- INPUT ROWS
--- Start ---
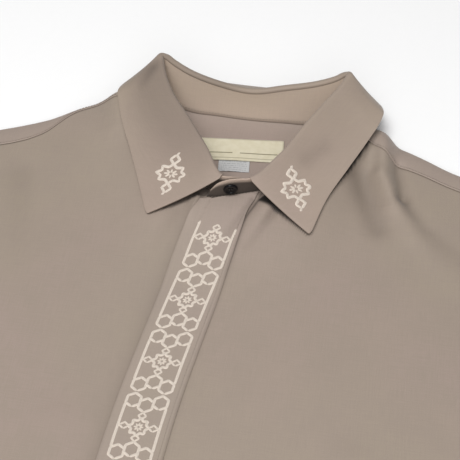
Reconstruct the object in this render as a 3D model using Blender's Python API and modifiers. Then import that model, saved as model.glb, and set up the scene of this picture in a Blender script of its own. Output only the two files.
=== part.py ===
"""Short sleeved shirt with an embroidered front, buttoned at the neck and laid flat on its back.

Metres, +Z up. +Y runs from the hem to the collar, and +X to the side whose front lies on top. The pieces
are worked out round the neck point, on the table under the middle of the neck, and hang from an empty
there. The origin is on the table, under the middle of the whole shirt.
"""
import math

import bmesh
import bpy
import numpy as np
from mathutils import Vector

MM = 0.001

# Cloth
WALL = 0.0013                 # body cloth
SLEEVE_WALL = 0.0012
COLLAR_WALL = 0.0016          # stand and leaf, with their stiffening
LABEL_WALL = 0.0010
GAP = 0.0004                  # air between pieces at a seam
REST_GAP = 0.0006             # air under the placket, which bends with the fronts
ARM_GAP = 0.0007              # air at the armhole, whose curve each piece divides in its own way

# Body, from the neck point
BODY_LENGTH = 0.770
COLLAR_REACH = 0.04716        # to the back of the leaf
HALF_CHEST = 0.298
HALF_SHOULDER = 0.249
ARMHOLE_TOP, UNDERARM = -0.110, -0.290      # y where the armhole starts to curve, and where it ends
BACK_SEAM = -0.090            # y of the seam between yoke and back
NECK_HALF = 0.083             # neck seam from the middle, at the shoulder
SHOULDER_TIP = -0.052         # y of the shoulder fold at the armhole
NECK_TURN = 0.016             # how much of the yoke turns up to the neck seam

# Heights of the middle of the fronts' wall over the table
FRONT_LOW = 0.0050
FRONT_EDGE = 0.0026           # at side seam and hem
ARM_EDGE = 0.0042             # at the armhole
MOUND = {"throat": 0.060, "left": 0.052, "right": 0.034}    # how far the collar lifts the cloth

# Placket, labels and button
PLACKET_WIDTH = 0.045
UNDERLAP = {"right_front": 0.012, "left_front": 0.014}      # front edges from the placket's middle
THROAT_Y = -0.0935            # top of the placket, in its middle
THROAT_SLANT = 0.32           # how its top slants up to +X
LABEL_SIZE = (0.071, 0.024)
LABEL_MIDDLE = (-0.003, -0.028)
LABEL_TURN = math.radians(5)
CARE_SIZE = (0.026, 0.0115)
CARE_MIDDLE = (-0.0065, -0.0462)
BUTTON_RADIUS, BUTTON_DEPTH = 0.0058, 0.0024
BUTTON_AT = (0.72, 0.55)      # between the first two rows of OUTER_END, and up the stand

# Sleeves
SLEEVE_TOP = 0.250            # length along the top fold
SLEEVE_DROP = math.radians(32)
CUFF = (-0.089, -0.183)       # from the top of the cuff to its underarm end
SLEEVE_HEIGHT = 0.0044        # between the middles of its two layers
SLEEVE_WIDTH = 0.240          # armhole from shoulder to underarm, as it lies

# Middle of the placket, in mm: y, x
PLACKET_LINE = (
    (-80, 3), (-98, -4), (-107, -8), (-125, -11.5), (-150, -15.6), (-181, -19.4), (-226, -26),
    (-278, -32.6), (-326, -36.4), (-420, -41), (-560, -44), (-775, -44),
)

# Shoulders, in mm: distance from the middle, y of the fold and of the front seam on the left (-X) and on
# the right
SHOULDERS = (
    (83, 8, -3, 8, -3),
    (104, 5, -5, 1, -18),
    (122, 0.5, -6, -7, -28),
    (147, -7, -12, -17, -36.5),
    (172, -21, -38.5, -29, -47),
    (249, -52, -69, -52, -69),
)

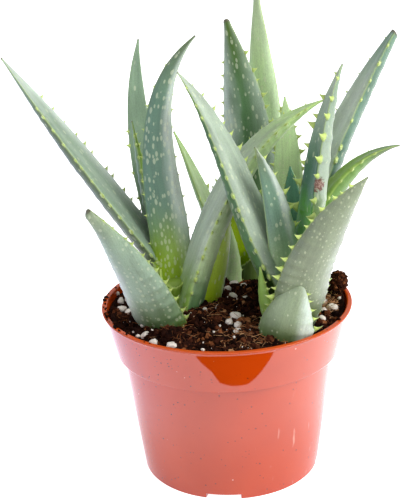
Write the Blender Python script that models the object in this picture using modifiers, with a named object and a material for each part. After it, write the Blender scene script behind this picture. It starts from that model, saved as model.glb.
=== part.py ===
"""Potted aloe: three rosettes of thick toothed leaves in a moulded nursery pot.

Standalone Blender 4.5 script. Units are metres, +Z is up, and the origin is the point
of the pot's axis that lies on the surface the pot stands on. The pot is one turned
shell, the soil is one packed mass inside it, and every leaf, stem, perlite grain and
clod is an object of its own. Where grown pieces press against each other, the later
one is carved by a slightly swollen copy of the earlier one, which leaves a hair of
clearance all the way round.
"""
import math
from dataclasses import dataclass

import bmesh
import bpy
import numpy as np

MM = 0.001
GAP = 0.3          # clearance between touching pieces, mm
LEAF_SWELL = 0.5   # how far the carving twin of a leaf stands off it, mm

# --- pot, mm -----------------------------------------------------------------
POT_HEIGHT = 84.0
LIP_RADIUS = 60.0
LIP_DEPTH = 1.1
LIP_INNER_RADIUS = 57.5
COLLAR_TOP_RADIUS = 58.9
COLLAR_FOOT_RADIUS = 54.0
COLLAR_DEPTH = 22.5
BODY_TOP_RADIUS = 51.0
BODY_FOOT_RADIUS = 43.0
POT_WALL = 1.4
FLOOR_TOP = 4.0
FLOOR_UNDERSIDE = 2.0
FOOT_RING_WIDTH = 4.0
PAD_RADIUS = 9.0
POT_STEPS = 48
SOIL_STEPS = 24
NOTCH_WIDTH = 16.0
NOTCH_HEIGHT = 2.6
NOTCH_ANGLES = (-96.0, -6.0, 84.0, 174.0)
DRAIN_RADIUS = 3.5
DRAIN_CIRCLE = 25.0
DRAIN_COUNT = 6
DRAIN_TURN = 0.37   # turn of the drain holes, part of the angle between two of them

# --- soil, mm ----------------------------------------------------------------
SOIL_EDGE_HEIGHT = 80.5
MOUND_HEIGHT = 5.5
MOUND_CENTRE = (-6.0, -8.0)
MOUND_SPREAD = 24.0
SOIL_RING_RADII = (51.0, 45.0, 38.0, 31.0, 24.0, 16.0, 8.0)

# --- leaf loft ---------------------------------------------------------------
LEAF_STATIONS = 9
INNER_POINTS = 5
OUTER_POINTS = 5
OUTER_ROUNDNESS = 2.2
NECK_LENGTH = 0.3
STATION_CROWDING = 0.9   # below 1, the stations draw closer towards the tip
THICKNESS_TAPER = 1.15   # how much faster than the width the thickness tapers
MARGIN_DROP = 0.25       # depth of the two margins, part of the thickness
TIP_SWELL = 3.0          # the carving twin's tip stands off this many times further


@dataclass(frozen=True)
class Leaf:
    """One leaf: hand-set points of its centreline in mm, then its section."""

    name: str
    points: tuple
    width: float
    thickness: float
    taper: float
    facing: tuple                  # outward azimuth at the base and at the tip, degrees
    channel: tuple = (0.03, 0.12)  # depth of the inner hollow over the width
    neck: float = 0.0
    colour: tuple = (0.20, 0.33, 0.22)


GREY_GREEN = (0.24, 0.36, 0.27)
BLUE_GREEN = (0.16, 0.30, 0.24)
FRESH_GREEN = (0.22, 0.38, 0.10)
PALE_GREEN = (0.34, 0.46, 0.28)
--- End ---
- WORK TO COMPLETE
Exactly repeat the lines running from the top of the listing to the line bearing "ARM_GAP = 0.0007", both of those lines included, and only them.

- WRITTEN ANSWER
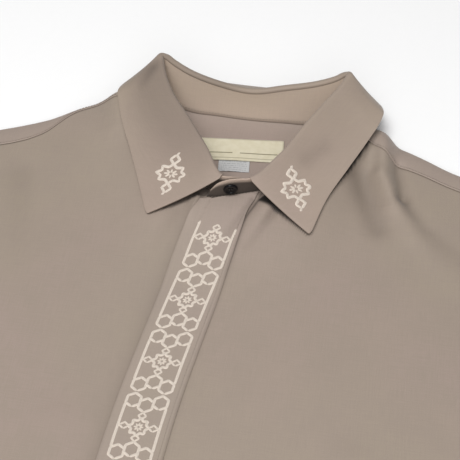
Reconstruct the object in this render as a 3D model using Blender's Python API and modifiers. Then import that model, saved as model.glb, and set up the scene of this picture in a Blender script of its own. Output only the two files.
=== part.py ===
"""Short sleeved shirt with an embroidered front, buttoned at the neck and laid flat on its back.

Metres, +Z up. +Y runs from the hem to the collar, and +X to the side whose front lies on top. The pieces
are worked out round the neck point, on the table under the middle of the neck, and hang from an empty
there. The origin is on the table, under the middle of the whole shirt.
"""
import math

import bmesh
import bpy
import numpy as np
from mathutils import Vector

MM = 0.001

# Cloth
WALL = 0.0013                 # body cloth
SLEEVE_WALL = 0.0012
COLLAR_WALL = 0.0016          # stand and leaf, with their stiffening
LABEL_WALL = 0.0010
GAP = 0.0004                  # air between pieces at a seam
REST_GAP = 0.0006             # air under the placket, which bends with the fronts
ARM_GAP = 0.0007              # air at the armhole, whose curve each piece divides in its own way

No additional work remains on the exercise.